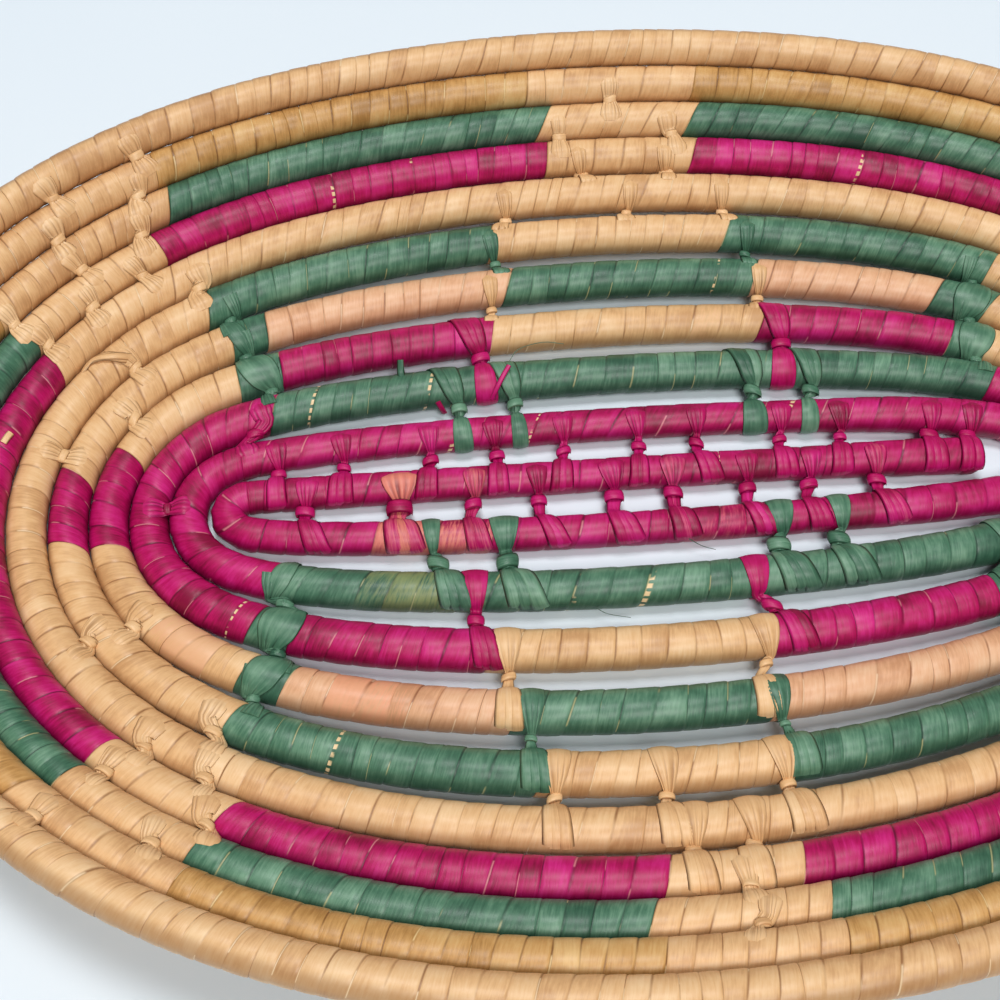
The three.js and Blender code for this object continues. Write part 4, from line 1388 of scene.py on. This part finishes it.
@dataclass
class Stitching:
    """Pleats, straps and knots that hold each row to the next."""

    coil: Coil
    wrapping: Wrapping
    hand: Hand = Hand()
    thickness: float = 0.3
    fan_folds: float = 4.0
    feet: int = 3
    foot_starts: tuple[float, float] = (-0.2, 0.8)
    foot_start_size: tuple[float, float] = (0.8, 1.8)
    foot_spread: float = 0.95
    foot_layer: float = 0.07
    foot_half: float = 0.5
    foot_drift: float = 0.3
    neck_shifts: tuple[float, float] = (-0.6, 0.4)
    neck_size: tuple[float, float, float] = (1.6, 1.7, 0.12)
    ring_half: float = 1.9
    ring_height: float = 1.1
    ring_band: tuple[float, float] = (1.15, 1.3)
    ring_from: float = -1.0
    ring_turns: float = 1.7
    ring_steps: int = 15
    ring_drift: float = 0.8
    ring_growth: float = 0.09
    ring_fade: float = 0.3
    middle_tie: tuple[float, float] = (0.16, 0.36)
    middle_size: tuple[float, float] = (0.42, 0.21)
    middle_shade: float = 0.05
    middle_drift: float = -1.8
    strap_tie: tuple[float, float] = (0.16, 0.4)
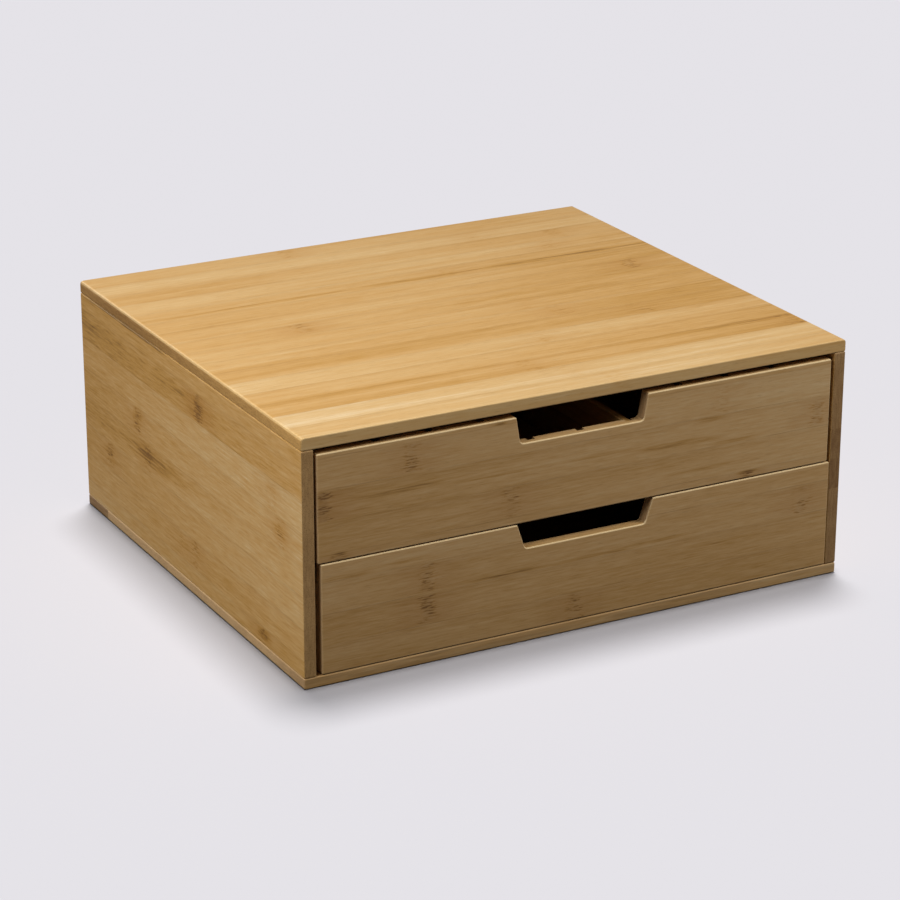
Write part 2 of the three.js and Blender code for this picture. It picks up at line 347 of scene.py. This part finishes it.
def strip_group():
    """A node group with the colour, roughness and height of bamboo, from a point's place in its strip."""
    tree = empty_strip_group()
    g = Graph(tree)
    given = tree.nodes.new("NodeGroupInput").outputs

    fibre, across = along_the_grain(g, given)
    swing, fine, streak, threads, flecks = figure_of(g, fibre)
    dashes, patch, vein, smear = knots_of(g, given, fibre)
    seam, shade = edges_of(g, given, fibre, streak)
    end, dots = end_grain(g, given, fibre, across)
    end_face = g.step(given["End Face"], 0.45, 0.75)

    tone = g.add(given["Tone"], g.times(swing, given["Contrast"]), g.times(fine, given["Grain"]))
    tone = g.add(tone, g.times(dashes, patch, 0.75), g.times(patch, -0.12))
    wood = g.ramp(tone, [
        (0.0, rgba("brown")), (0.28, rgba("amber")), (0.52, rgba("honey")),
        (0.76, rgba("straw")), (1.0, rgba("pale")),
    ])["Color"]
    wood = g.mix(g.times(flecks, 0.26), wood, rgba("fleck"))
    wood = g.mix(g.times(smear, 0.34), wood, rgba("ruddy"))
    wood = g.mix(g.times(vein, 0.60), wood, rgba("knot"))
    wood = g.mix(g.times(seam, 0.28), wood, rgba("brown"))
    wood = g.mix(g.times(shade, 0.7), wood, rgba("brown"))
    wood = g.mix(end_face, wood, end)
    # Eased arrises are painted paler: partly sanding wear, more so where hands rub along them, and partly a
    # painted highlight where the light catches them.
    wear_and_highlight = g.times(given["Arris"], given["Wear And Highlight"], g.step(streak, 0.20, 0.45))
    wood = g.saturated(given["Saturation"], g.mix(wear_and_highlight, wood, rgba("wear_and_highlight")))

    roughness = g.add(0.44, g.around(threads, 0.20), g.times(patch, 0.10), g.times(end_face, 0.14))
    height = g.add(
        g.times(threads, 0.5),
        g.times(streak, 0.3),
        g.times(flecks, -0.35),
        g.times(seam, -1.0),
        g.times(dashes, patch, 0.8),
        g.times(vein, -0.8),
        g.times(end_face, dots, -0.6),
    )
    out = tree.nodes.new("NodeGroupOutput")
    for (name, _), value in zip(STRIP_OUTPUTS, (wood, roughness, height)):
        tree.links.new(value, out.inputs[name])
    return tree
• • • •
**Goal:**
Only lines with the word "code" should be collected from the material.

**The output:**
The three.js and Blender code for this object continues. Write part 4, from line 1388 of scene.py on. This part finishes it.
Write part 2 of the three.js and Blender code for this picture. It picks up at line 347 of scene.py. This part finishes it.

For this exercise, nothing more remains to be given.